I like to participate regularly in few online forums and break-time discussions. In almost all of these forums and discussions I have noticed a common pattern – The best ideas are from people who are optimist. By optimist I mean people who have a good feeling about everything and start on a note of cheer and belief. Such people embrace optimism — inside themselves without any pretence. It is their deep-seated behaviour. It is a gift to understand how to project, share, and inspire with optimism. It is an even greater act of generosity to be inspired by optimism from others and to be willing to receive it.
The capacity to be a natural recipient of ideas and other peoples' optimism is what makes for the ultimate optimist. You may be open to experimenting with new things, but do you truly see the good in something before the bad? The order of this thought process is critical: to try and see everything good in an idea before seeing anything bad. I request that you read the previous line once again…

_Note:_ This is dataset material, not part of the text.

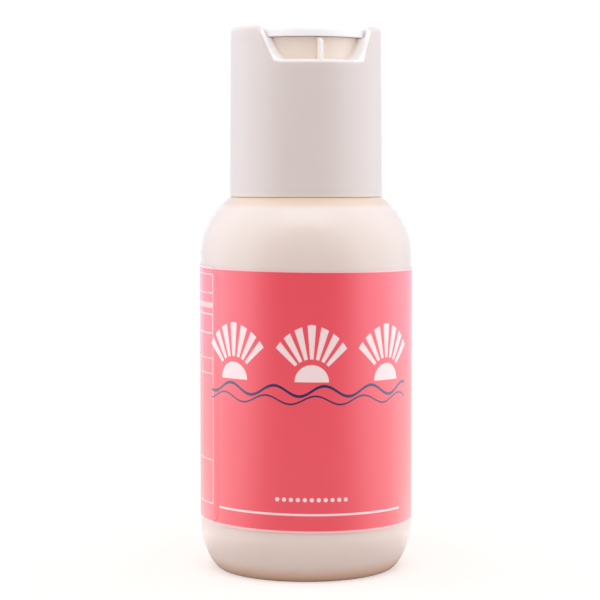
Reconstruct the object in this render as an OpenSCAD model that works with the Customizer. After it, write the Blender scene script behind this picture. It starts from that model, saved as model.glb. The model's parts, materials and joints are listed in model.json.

While most of us like to think we do, and would therefore self-describe ourselves as optimistic, more often (if we are truly honest with ourselves) we are natural critics (even cynics).Experience brings wisdom, but its collateral damage is that it can jade one against new concepts, turning many of us into cynics. Whether we openly say it or not, we often think of what might be wrong with someone or something before we try to understand what might be right or good. The temptation and reflex for cynicism is usually more common than a natural responsive optimism.
Ok… those of you who agree that they tend to see the bad before the good may continue reading for overcoming the inbuilt cynicism within us. Those of us who think this article is yet another harp piece may continue reading with rapt attention and with a little dose of borrowed optimism!
1. Wait before you speak
The next time you hear an idea for the first time, or meet someone new, try to wait 30 seconds before saying or thinking something negative. This reinforces a foundational skill of good optimists and good leadership. That basic skill is listening.
2. Think while you wait
As you gain the ability to listen and pause for a brief 30 seconds before letting the critic in you bubble to the verbal surface, move to the next level and try to do it for 30 minutes. At 30 minutes, you are able to give more considered thought to the idea and think more carefully of the many reasons why it might actually work, why it might be better than what is out there, and why it might just topple conventional wisdom.
3. Discover while you think
And yes, you should also work towards the ability to wait one full day before pondering or verbalizing the cons against something. During this period analyze the idea carefully. Typically most cynics are against an idea because of their lack of knowledge on that subject. Pondering leads to discovery through research, reference and contemplation; this adds to our knowledge on the subject and may change our thought process towards optimism.
Of course, most times this will not be possible. Our minds cannot compartmentalize so easily, nor shut off our past experiences. But the WAIT-THINK-DISCOVER rule is a type of reflective meditation for developing a more optimistic approach towards people and ideas. The simple guideline of WAIT-THINK-DISCOVER is just a good reminder that a prerequisite of optimism is to have a willing suspension of disbelief.
This is not saying in any way not to be a critic — it is absolutely essential in life to be a critic — but be a healthy critic.
In increasing your generosity to receive optimism, you will be rewarded with new possibilities that others have prematurely dismissed.
I know that I am missed a few good opportunities because of my cynicism arising out of lack on knowledge on the subject… however I aim to become one of such an optimist and be a natural recipient of ideas and other people.